In 2020, FAPICS changed its name to l'Association francophone de Supply Chain Management (AfrSCM), maintaining the collaboration and promoting ISCEA's certifications to schools like IAE Paris - Sorbonne Business School, and its member companies.

ISCEA collaborated in 2019 with Africa Resource Centre (ARC) awarding future leaders of Nigeria with Certified Supply Chain Analyst (CSCA) and Certified HealthCare Supply Chain Analyst (CHSCA) scholarships worth US$550,000. ARC is an independent supply chain advisor to Ministries of Health of African Countries, aimed to improve availability of medicine and health in Africa.

In 2021 ISCEA entered into a partnership with Supply Chain Economy-Management (SCE-Management). The focus of this partnership will be strengthening supply chain systems through both capacity building and certification in Benin and French-speaking Africa.

In 2025, the American University in Cairo - Onsi Sawiris School of Business Executive Education (ExecEd) secured ISCEA accreditation for its Supply Chain Management Professional Certificate. This recognition positioned AUC as the first university in Egypt to offer an ISCEA-accredited program that not only grants a professional certificate but also prepares participants to sit for the globally respected Certified Supply Chain Manager (CSCM) exam.

Other countries in EMEA in which supply chain professionals are acquiring their supply chain certification credentials from ISCEA include Iraq, Egypt, Jordan, Kenya, South Africa and Spain.

===ISCEA Expansion into Asia-Pacific===

ISCEA has been supporting supply chain education and providing with certification in the Asia-Pacific region since 2007. Some countries in APAC in which supply chain professionals are acquiring their supply chain certification credentials from ISCEA include India, Pakistan, Bangladesh
Indonesia,

Singapore and Sri Lanka.

ISCEA's Certified Lean Master (CLM) programme is delivered in Hong Kong and Malaysia through SGS, the global inspection, verification, testing and certification entity.

In 2019 Tim Charlton was appointed to the position of President of ISCEA-Pacific (Australia and New Zealand) and also appointed to the ISCEA- APAC Board that included Mr. Ejazur Rahman (Bangladesh) CEO, ISCEA-Asia, Mr. Nikhil Oswal (India), CEO, ISCEA-India, Dr. Premkumar Rajagopal (Malaysia), President, MUST (Malaysia University of Science and Technology), Mr. Sandeep Chatterjee (India), Senior Manager, Deloitte India, Dr.
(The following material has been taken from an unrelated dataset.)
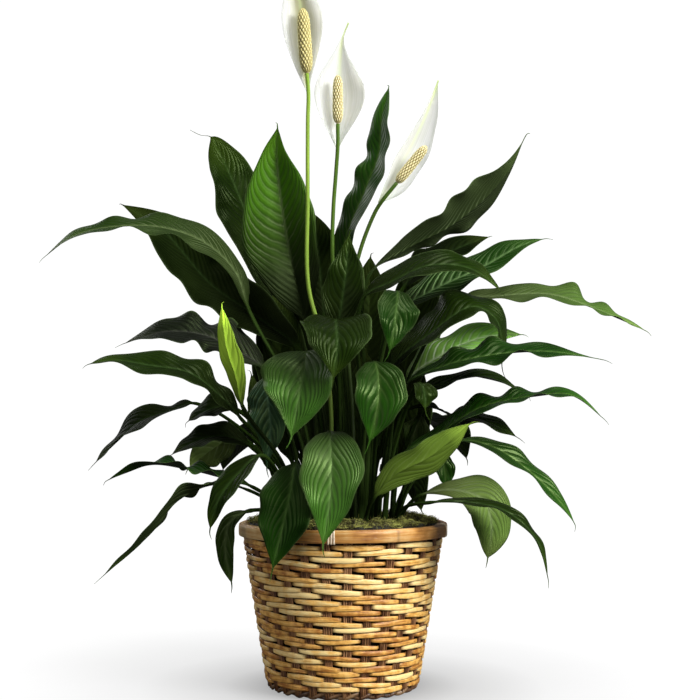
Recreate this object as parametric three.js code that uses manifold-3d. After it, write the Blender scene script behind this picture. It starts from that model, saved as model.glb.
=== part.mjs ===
// A peace lily growing in a wicker basket: about fifty glossy leaves and three white blooms rise
// from a mound of soil edged with moss, inside a plastic liner in a tapered basket of twill weave.
// Millimetres, +Z up. The origin is the middle of the basket's underside, and -Y is the front.

import * as THREE from 'three';
import { mergeVertices } from 'three/addons/utils/BufferGeometryUtils.js';
import Module from 'manifold-3d';

const wasm = await Module();
wasm.setup();

// ---------------------------------------------------------------- driving dimensions

const BASKET_HEIGHT = 175;
const RIM_RADIUS = 114;
const BASE_RADIUS = 82.5;
const RIM_BAND_HEIGHT = 12;
const RIM_BAND_THICKNESS = 2.2;
const FOOT_HEIGHT = 10;
const WALL_THICKNESS = 5;
const STAKES = 29;
const WEAVE_ROWS = 27;
const WEAVE_DEPTH = 2.4;
const BASKET_FLOOR = 14;
const BASE_DISC_RADIUS = 74;
const RIM_CREST = 1.6;
const FOOT_TWIST = 1.2;

const LINER_THICKNESS = 1.6;
const LINER_TOP_RADIUS = 101.4;
const LINER_LIP = 3;
const CLEARANCE = 0.4;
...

Nyoman Pujawan, Ph.D., (Indonesia), Professor, Institut Teknologi Sepuluh Nopember, and Dr. Harish Pant (India), Chief Business Transformation Officer, NTF (India) Pvt. Ltd.

In 2024, ISCEA started a partnership with Singapore-based SCALA - Supply Chain and Logistics Academy. SCALA (Singapore) and PPLC Superport & Industrial Co., LTD. (Cambodia) signed a historic Memorandum of Understanding (MoU) to train up to 300 Cambodian trainees in Singapore. The training included hands-on experiential learning and certification as Certified Supply Chain Analysts from ISCEA. The MoU signing was further marked at the Cambodia-Singapore Business Forum in the presence of Samdech Moha Borvor Thipadei Hun Manet, Prime Minister of the Kingdom of Cambodia.